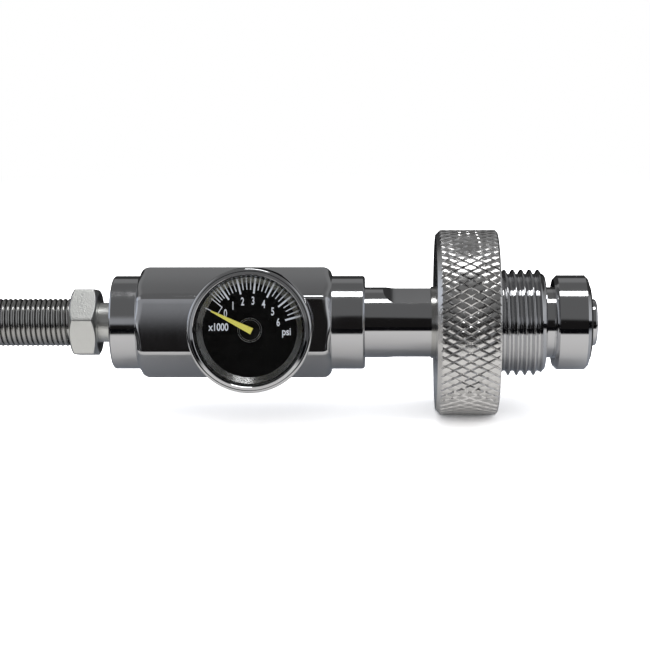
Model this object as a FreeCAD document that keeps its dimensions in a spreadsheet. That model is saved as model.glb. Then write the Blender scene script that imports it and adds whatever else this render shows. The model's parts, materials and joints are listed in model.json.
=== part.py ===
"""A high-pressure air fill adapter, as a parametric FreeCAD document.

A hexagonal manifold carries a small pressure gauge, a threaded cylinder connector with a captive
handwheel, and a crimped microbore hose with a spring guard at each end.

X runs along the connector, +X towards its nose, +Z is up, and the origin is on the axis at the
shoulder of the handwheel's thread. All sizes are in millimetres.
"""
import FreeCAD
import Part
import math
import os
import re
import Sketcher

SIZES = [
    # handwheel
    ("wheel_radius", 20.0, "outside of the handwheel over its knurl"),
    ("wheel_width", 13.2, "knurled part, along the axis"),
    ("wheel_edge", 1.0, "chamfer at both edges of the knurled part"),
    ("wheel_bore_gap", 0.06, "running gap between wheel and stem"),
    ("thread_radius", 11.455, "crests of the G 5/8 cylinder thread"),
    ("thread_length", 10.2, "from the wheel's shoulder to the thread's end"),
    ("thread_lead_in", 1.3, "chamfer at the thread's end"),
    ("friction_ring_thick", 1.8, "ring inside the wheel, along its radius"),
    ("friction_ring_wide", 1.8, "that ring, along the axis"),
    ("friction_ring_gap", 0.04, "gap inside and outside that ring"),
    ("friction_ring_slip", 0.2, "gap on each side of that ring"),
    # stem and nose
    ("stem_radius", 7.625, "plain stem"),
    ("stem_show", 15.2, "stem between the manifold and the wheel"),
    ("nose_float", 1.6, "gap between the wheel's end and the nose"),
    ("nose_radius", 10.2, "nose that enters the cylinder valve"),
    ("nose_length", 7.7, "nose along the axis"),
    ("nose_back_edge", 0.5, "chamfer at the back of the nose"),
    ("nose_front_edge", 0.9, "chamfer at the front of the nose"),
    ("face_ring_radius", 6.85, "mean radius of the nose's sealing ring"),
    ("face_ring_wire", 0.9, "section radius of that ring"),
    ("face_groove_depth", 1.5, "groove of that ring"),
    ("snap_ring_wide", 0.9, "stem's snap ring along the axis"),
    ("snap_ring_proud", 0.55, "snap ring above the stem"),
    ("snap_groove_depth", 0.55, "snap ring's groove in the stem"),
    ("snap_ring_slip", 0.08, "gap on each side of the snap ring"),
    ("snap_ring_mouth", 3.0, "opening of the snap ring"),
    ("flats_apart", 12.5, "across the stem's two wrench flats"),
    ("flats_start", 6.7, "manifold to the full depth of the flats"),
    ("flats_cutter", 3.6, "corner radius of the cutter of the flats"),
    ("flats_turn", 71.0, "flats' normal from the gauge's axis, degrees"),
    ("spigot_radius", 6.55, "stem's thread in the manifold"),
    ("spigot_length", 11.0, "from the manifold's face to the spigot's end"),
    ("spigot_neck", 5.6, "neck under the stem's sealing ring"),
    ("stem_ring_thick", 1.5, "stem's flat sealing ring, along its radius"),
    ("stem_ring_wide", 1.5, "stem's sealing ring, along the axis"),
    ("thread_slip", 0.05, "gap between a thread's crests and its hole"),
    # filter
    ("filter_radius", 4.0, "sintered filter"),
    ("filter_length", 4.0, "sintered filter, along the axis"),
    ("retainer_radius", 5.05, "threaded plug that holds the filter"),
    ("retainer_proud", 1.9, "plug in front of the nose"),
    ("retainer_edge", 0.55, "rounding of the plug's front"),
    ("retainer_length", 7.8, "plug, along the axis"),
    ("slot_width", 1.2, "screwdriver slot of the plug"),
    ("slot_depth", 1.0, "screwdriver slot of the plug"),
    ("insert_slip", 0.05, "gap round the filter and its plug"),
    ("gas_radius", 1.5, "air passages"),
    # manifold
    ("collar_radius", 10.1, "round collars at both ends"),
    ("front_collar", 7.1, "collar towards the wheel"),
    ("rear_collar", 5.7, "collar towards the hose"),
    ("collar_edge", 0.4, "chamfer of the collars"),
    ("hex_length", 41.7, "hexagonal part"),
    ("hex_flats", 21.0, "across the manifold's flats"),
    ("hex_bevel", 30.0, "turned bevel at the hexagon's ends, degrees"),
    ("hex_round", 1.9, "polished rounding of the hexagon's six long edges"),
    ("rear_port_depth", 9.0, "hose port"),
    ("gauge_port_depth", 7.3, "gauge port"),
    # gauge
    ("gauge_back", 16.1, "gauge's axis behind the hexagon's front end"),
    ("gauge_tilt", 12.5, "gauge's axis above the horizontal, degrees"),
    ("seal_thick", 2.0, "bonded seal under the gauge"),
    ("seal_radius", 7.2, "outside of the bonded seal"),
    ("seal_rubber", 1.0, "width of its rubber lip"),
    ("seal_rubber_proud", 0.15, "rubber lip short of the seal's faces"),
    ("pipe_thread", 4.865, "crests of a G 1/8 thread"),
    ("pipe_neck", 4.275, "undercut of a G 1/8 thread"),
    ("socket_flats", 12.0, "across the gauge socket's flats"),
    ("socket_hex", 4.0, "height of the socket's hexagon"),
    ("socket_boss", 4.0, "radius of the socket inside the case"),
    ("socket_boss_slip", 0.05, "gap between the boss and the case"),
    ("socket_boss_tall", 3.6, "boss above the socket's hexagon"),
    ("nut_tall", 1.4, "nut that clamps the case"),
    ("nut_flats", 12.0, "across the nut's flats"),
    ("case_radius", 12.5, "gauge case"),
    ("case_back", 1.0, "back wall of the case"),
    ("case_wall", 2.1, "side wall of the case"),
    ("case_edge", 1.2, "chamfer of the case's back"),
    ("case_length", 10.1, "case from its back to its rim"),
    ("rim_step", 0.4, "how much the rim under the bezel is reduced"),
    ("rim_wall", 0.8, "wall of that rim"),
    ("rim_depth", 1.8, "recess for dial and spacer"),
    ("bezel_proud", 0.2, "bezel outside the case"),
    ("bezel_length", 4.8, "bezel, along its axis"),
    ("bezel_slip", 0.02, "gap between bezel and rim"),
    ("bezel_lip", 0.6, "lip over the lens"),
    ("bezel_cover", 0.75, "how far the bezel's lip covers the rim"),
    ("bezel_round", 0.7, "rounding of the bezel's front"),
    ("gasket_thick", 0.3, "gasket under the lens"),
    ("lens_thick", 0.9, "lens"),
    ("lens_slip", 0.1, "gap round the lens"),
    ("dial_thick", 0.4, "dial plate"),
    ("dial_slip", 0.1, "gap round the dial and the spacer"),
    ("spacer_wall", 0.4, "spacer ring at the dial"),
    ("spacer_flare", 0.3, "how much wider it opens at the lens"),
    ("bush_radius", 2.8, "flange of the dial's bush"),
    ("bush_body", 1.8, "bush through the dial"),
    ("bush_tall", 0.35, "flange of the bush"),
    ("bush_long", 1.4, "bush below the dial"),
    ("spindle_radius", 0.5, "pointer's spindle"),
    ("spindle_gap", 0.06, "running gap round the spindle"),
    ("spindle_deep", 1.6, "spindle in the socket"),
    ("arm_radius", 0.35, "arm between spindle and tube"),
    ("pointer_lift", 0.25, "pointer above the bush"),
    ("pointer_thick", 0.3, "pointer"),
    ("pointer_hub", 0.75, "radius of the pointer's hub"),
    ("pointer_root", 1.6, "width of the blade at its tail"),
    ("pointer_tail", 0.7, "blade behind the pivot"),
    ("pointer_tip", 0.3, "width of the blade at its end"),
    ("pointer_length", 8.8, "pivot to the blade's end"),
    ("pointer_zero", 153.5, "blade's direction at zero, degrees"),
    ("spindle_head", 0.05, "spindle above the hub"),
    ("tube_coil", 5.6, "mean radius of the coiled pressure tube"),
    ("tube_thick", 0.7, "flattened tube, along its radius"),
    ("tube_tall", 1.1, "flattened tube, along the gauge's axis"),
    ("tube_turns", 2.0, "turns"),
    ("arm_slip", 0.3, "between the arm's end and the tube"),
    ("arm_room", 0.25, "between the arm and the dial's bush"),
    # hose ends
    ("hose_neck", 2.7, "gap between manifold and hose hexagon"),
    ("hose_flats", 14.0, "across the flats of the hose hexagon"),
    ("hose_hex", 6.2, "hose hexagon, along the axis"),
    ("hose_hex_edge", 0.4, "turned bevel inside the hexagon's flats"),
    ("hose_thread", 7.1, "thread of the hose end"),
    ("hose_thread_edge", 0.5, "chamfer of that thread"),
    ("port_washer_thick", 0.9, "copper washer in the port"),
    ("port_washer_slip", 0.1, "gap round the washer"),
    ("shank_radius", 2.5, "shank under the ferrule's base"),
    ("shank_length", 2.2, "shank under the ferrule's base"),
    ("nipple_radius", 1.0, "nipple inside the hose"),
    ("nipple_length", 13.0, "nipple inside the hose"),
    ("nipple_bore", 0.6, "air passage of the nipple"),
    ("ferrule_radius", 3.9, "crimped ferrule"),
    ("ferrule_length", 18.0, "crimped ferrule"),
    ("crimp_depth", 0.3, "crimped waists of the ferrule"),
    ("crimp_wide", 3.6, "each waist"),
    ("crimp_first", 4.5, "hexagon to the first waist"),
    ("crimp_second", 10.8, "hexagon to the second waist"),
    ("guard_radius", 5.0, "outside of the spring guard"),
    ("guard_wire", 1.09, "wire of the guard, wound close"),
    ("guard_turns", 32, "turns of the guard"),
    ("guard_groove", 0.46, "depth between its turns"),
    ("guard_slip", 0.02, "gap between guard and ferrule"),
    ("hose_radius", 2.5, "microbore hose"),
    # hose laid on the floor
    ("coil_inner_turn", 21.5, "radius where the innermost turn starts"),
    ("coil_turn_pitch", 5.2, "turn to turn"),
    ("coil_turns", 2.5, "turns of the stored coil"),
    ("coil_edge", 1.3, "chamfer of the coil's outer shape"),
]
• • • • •
Starting at the first line of the data above, please restate word for word every line up to and including the one that holds "import Sketcher", and add nothing else.

TASK SOLUTION:
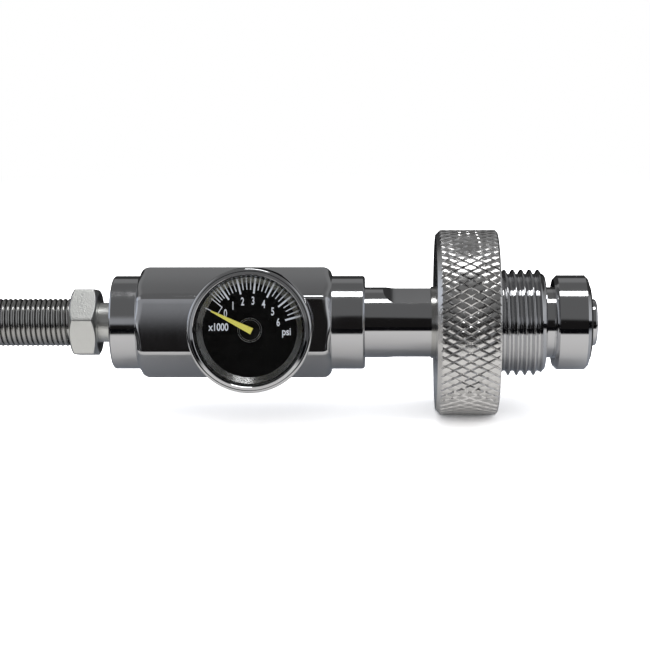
Model this object as a FreeCAD document that keeps its dimensions in a spreadsheet. That model is saved as model.glb. Then write the Blender scene script that imports it and adds whatever else this render shows. The model's parts, materials and joints are listed in model.json.
=== part.py ===
"""A high-pressure air fill adapter, as a parametric FreeCAD document.

A hexagonal manifold carries a small pressure gauge, a threaded cylinder connector with a captive
handwheel, and a crimped microbore hose with a spring guard at each end.

X runs along the connector, +X towards its nose, +Z is up, and the origin is on the axis at the
shoulder of the handwheel's thread. All sizes are in millimetres.
"""
import FreeCAD
import Part
import math
import os
import re
import Sketcher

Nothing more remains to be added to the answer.